Patricia Allen, the founder of No More Violence, was also not satisfied with Chief Hall’s work. Allen’s organization works with the families of murdered children in Dallas, mostly African-American. She told Texas Metro News that Hall made commitments she did not keep. “She talked about hiring more police officers to patrol the city, and it didn’t happen.”

Allen said if Hall had a plan to reduce crime, she didn’t see it, “She could have come up with a better plan of action, and executed, and possibly saved some lives.” 


Dallas Police Association President Mike Mata said it’s time the city takes a new direction. He told Texas Metro News, Hall did not make the city better in her three years on the force. “She was brought on the promise from her that she could reduce crime, increase morale, and that she could improve the relationship between the community and the police department. Most people would agree she failed on all three of those permitters of success.” 

More than 2800 police officers are members of the Dallas Police Association. Mata believes most officers lost faith in Hall. “It’s about job performance, and if she’s not meeting those standards, we have to move on.” 


Most recently, Chief Hall was criticized for the police handling of protests in Dallas after the death of George Floyd including the tear-gassing of protestors on the landmark Margaret Hunt Hill Bridge. On August 18, the Chief released the Dallas Police Action Review report during a virtual Public Safety Committee Meeting. 

The report detailed how the police department handled the protests from May 29 to June 1. The 85-page document revealed a lack of planning and communication. As a result, the police department issued new guidelines on when tear gas should be authorized to be used, additional training on mass arrests, and more effective police body cams. 


At the time, Chief Hall said the critical analysis provided a roadmap for change and improvement, especially during peaceful protests. “The report, I hope, reflects our commitment to transparency, integrity, and critical analysis of our actions during this difficult period of time.”  

Council members criticized Chief Hall at the same August virtual meeting for not issuing a report on the protests sooner. District 6 Councilmember Omar Narvaez unleashed on her because of the misinformation he received from the police department about the protests. “I can tell you that I’m outraged as a council member, and I’m outraged as a person who lives in the City of Dallas, that even in this report, I don’t know who to trust.” 

He told Hall, he didn’t trust her anymore. “Chief Hall, you are our top cop… and I have lost the trust.”

During the meeting, Chief Hall gave herself a “C-” grade in how she handled the protests. 



The person who takes over as Dallas Police Chief will oversee the 10th largest police department in the country with 3,000 police officers. Those weighing in on who should be the next Dallas Police Chief say the individual should be from inside DPD and must connect with the community.

“I’m looking forward to whoever they hire,” said Patricia Allen, whose organization is currently working with 58 families of murdered children in Dallas County. She said she hopes the next police chief will connect more with grassroots groups like hers. “Working hand in hand with the community, the businesses, the organizations, and the churches.
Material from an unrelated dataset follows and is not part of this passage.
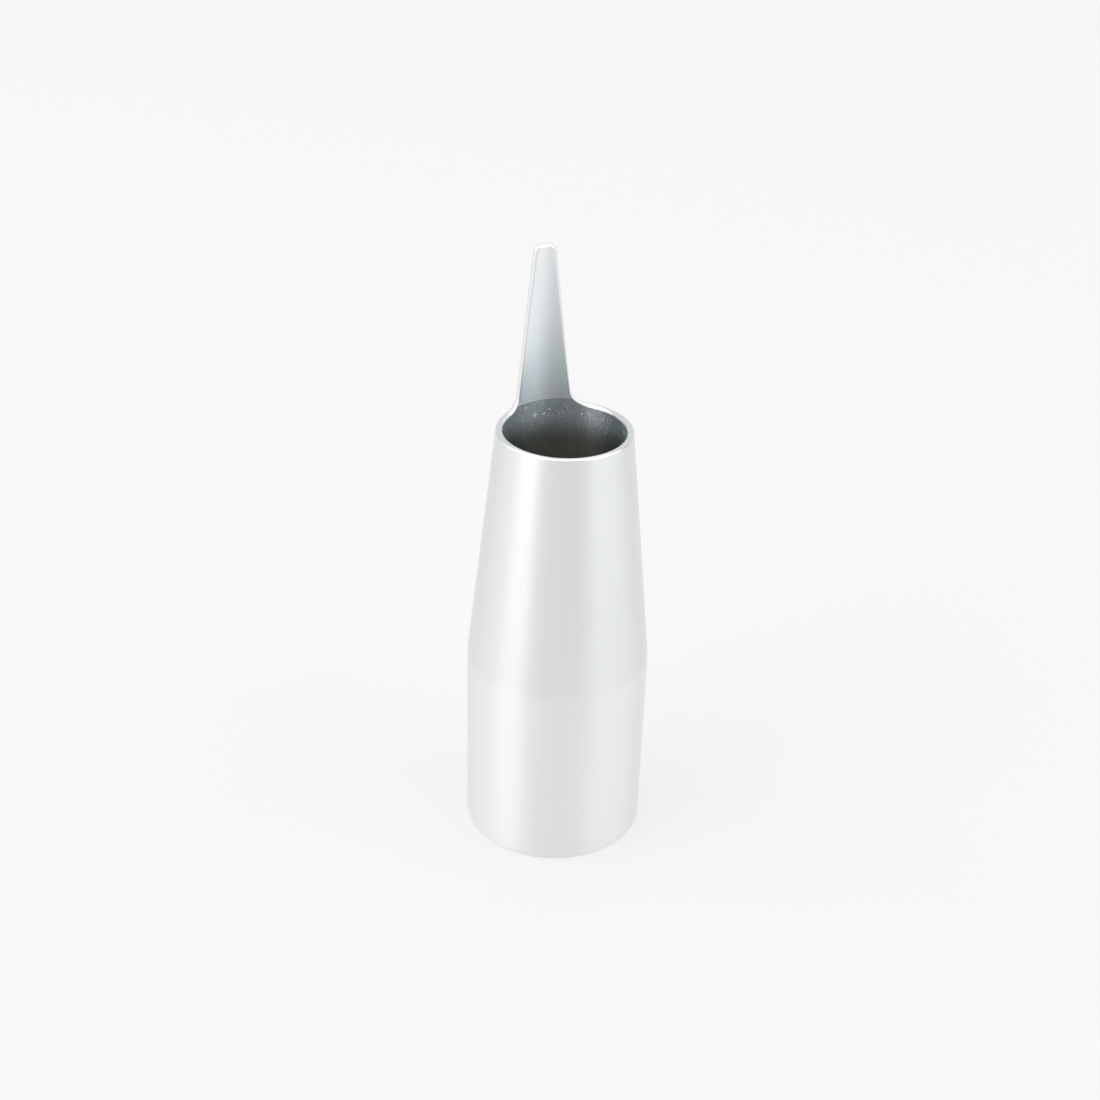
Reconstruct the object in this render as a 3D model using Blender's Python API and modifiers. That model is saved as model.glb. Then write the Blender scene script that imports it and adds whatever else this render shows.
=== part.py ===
"""Slip-on aluminium snoot for a round hand-held light handpiece.

A turned body carries a tapering stand-off finger on its rim. Inside the barrel a plastic
bush with two rubber rings grips the handpiece, and a spring ring holds the bush in.
Metres, +Z up along the bore, origin on the axis at the barrel's open end, finger on +Y.
"""
import math

import bmesh
import bpy

# Driving dimensions, in metres
HANDPIECE_RADIUS = 0.009525   # tube that the snoot slips onto, 19.05 mm across
SLIP_CLEARANCE = 0.000175     # bush bore to handpiece, on the radius
BUSH_WALL = 0.0026
BARREL_WALL = 0.0014
BARREL_LENGTH = 0.0304
CONE_LENGTH = 0.0378
SHOULDER_RADIUS = 0.010       # softened edge between barrel and cone
MOUTH_RADIUS = 0.00893
RIM_WALL = 0.00109
EDGE_CHAMFER = 0.0004         # both edges of the open end

FINGER_LENGTH = 0.0247
FINGER_ROOT_WIDTH = 0.0088    # between the straight sides, at the rim
FINGER_TIP_WIDTH = 0.0032     # between the straight sides, at the tip
ROOT_FILLET = 0.0023
TIP_CORNER = 0.0011
STRAIGHT_BORE_RISE = 0.00085  # the bore turns straight this far above the rim

LEDGE_DROP = 0.0019           # bush ledge below the shoulder
LEDGE_WIDTH = 0.0012
STOP_LIP_REACH = 0.000825     # bush lip inside the handpiece's radius
STOP_LIP_HEIGHT = 0.0016
BUSH_CHAMFER = 0.0005
BUSH_LEAD_IN = 0.0008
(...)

We need to see a change, and know we’re going to get the help we need.”

The Dallas Police Association also said it hopes that the next Chief will come from within the department. “The rank and file need to believe in this chief, that he or she knows what they are talking about, and has skins on the wall,” said Mata. “We have to have someone who can step into the shoes of the Chief and start running.” 

The Chief has also had community support from those who say she never stood a chance because of a department that has been under protest for more than three decades. Council Member Carolyn King Arnold believes Chief Hall made concrete changes for police officers. 

“In my opinion, when the history book is written about Chief Reneé Hall’s service in Dallas, she will be remembered as an extraordinary police chief who delivered on her promises for reform in the department.”